**DATA EXTRACT**
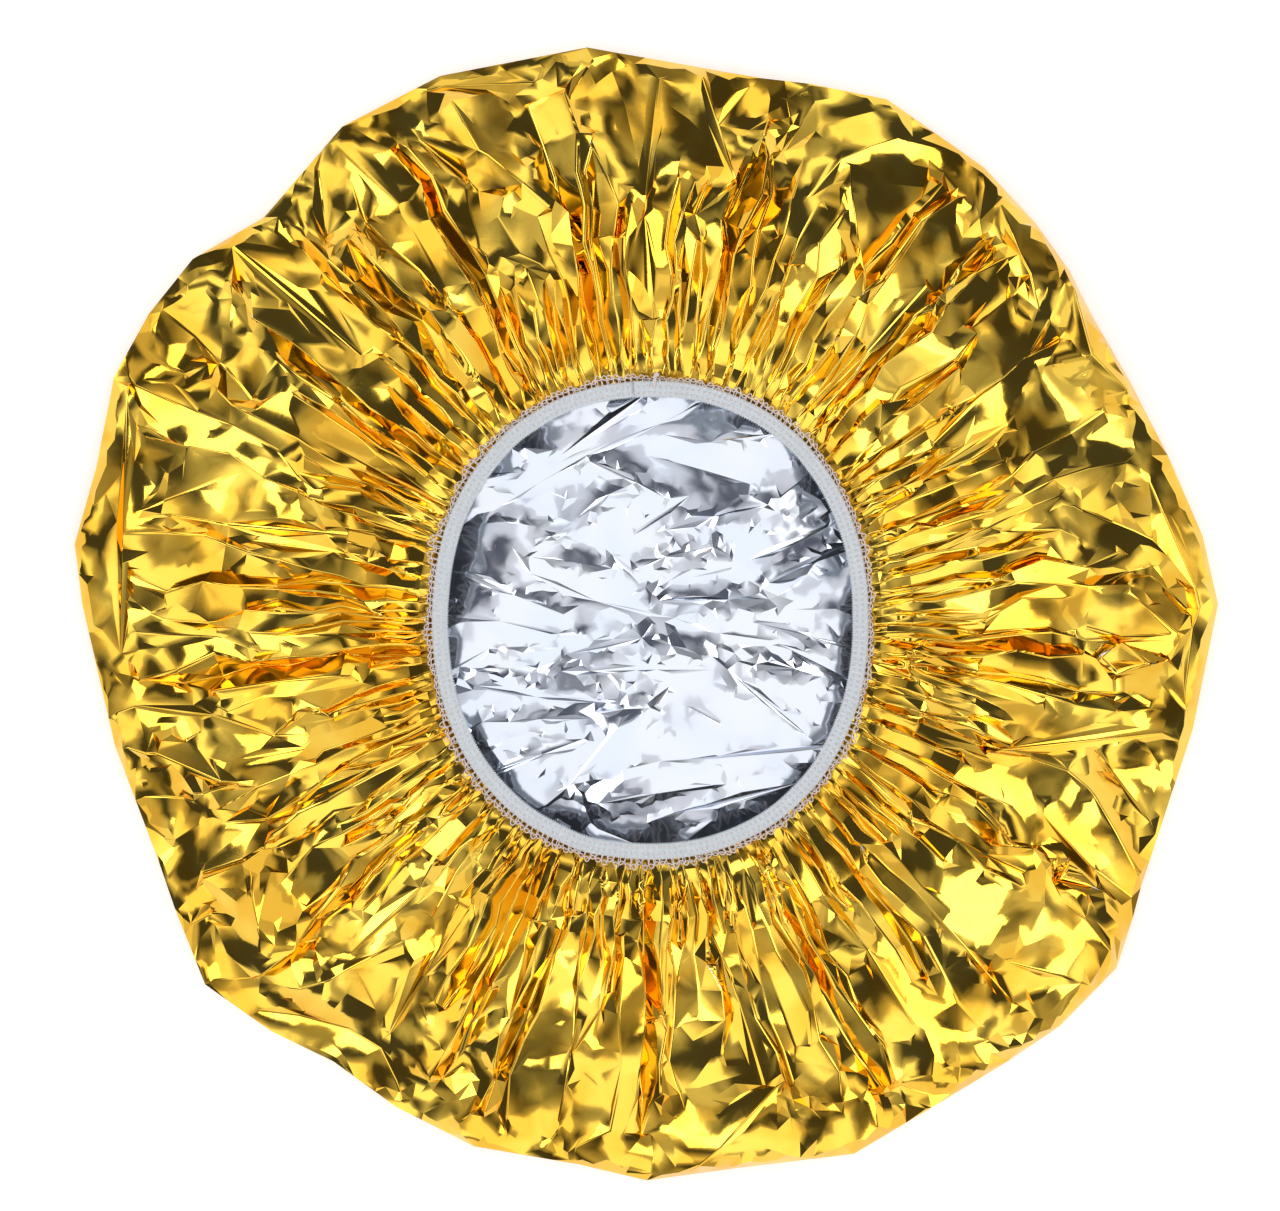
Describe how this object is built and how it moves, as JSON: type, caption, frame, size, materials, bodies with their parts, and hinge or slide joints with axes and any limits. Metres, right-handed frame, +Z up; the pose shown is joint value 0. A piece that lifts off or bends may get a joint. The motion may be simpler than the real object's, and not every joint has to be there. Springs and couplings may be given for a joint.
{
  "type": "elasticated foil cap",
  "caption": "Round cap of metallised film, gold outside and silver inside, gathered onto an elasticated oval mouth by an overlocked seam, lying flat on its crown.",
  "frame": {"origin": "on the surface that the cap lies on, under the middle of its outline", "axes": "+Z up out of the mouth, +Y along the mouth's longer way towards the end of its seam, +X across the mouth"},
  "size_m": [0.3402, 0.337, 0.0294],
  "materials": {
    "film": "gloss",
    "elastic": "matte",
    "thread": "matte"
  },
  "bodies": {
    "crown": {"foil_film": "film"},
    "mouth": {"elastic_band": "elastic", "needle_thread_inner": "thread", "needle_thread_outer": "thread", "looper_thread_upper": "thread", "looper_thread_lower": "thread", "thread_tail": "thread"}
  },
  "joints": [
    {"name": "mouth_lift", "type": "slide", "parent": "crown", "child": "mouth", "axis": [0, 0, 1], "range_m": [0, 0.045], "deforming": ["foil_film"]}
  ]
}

**SHORT TASK**
List all lines holding the string "bodies".

**RESULT FOR THIS TASK**
Describe how this object is built and how it moves, as JSON: type, caption, frame, size, materials, bodies with their parts, and hinge or slide joints with axes and any limits. Metres, right-handed frame, +Z up; the pose shown is joint value 0. A piece that lifts off or bends may get a joint. The motion may be simpler than the real object's, and not every joint has to be there. Springs and couplings may be given for a joint.
  "bodies": {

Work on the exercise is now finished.